I have a voice and I am not afraid to use it.

I have a voice to say that I don't know everything about everything. That I have only loosely studied a few traditions. I have a voice that doesn't need your approval to make magic for me because I have long since learned to make magic myself. I have breath and blood and spit and menstrual blood and that's all I've ever needed.

I will speak and I will write about the things I do know. And when I don't know, I will tell you so. It's not the books or the teachers or simply clocking in enough time that makes magic. Your soul being on fire is what makes magic. And I'm not sorry that what I have to give myself, to give you, isn't fancy or formal but it's real.

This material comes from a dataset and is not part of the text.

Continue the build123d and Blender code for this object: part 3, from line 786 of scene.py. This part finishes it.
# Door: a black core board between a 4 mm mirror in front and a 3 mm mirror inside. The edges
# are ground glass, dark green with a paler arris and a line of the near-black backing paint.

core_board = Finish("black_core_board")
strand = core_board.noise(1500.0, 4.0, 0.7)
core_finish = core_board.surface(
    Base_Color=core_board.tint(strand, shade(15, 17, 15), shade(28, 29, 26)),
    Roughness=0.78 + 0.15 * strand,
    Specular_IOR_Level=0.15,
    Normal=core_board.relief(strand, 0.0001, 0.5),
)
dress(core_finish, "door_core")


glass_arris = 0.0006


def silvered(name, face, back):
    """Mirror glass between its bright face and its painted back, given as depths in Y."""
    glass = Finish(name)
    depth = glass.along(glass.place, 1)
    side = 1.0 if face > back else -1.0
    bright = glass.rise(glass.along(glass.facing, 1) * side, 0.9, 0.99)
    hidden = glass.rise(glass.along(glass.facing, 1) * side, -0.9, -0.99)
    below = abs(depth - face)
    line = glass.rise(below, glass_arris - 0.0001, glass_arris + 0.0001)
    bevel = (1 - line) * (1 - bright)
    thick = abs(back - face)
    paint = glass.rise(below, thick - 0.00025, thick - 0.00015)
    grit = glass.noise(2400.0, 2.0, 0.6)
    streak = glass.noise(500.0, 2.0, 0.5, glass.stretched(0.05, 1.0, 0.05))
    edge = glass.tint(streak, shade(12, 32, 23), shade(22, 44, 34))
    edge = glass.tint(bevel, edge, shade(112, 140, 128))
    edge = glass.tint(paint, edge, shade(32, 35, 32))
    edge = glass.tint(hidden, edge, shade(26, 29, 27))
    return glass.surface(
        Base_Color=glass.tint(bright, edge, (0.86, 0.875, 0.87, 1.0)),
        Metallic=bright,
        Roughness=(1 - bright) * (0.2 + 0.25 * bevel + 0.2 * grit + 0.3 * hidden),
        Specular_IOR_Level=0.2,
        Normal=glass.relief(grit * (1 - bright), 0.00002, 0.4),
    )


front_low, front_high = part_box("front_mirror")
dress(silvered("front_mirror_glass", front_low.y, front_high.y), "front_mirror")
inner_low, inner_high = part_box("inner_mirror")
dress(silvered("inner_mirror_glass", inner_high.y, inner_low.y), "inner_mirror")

And I can promise you when you tell me something that is so secret that you can barely form the words that it will be written on my bones and never leave my lips. Always.

2 comments:

TheDrunkenFish said...

"When we engage in our super secret dick waving rituals, you step out for a drink and a smoke."
AHHH, I fell off my chair with that one!
You're entirely, right, though, and I truly appreciate your courage to point out that we need not all be initiated by the black dark sorcerers of the sharpened rock in order to be magical people. In fact, I think most people forget that our predecessors (or at least my predecessors),the village conjurer or rootworker, did not fly off to tibet in search of himself. Rather, there was, and is, real value in learning from life as it comes to you, day by day.

Great post, and I look forward to reading more!

Deborah Castellano said...

Thanks, fish, that's kind of you to say!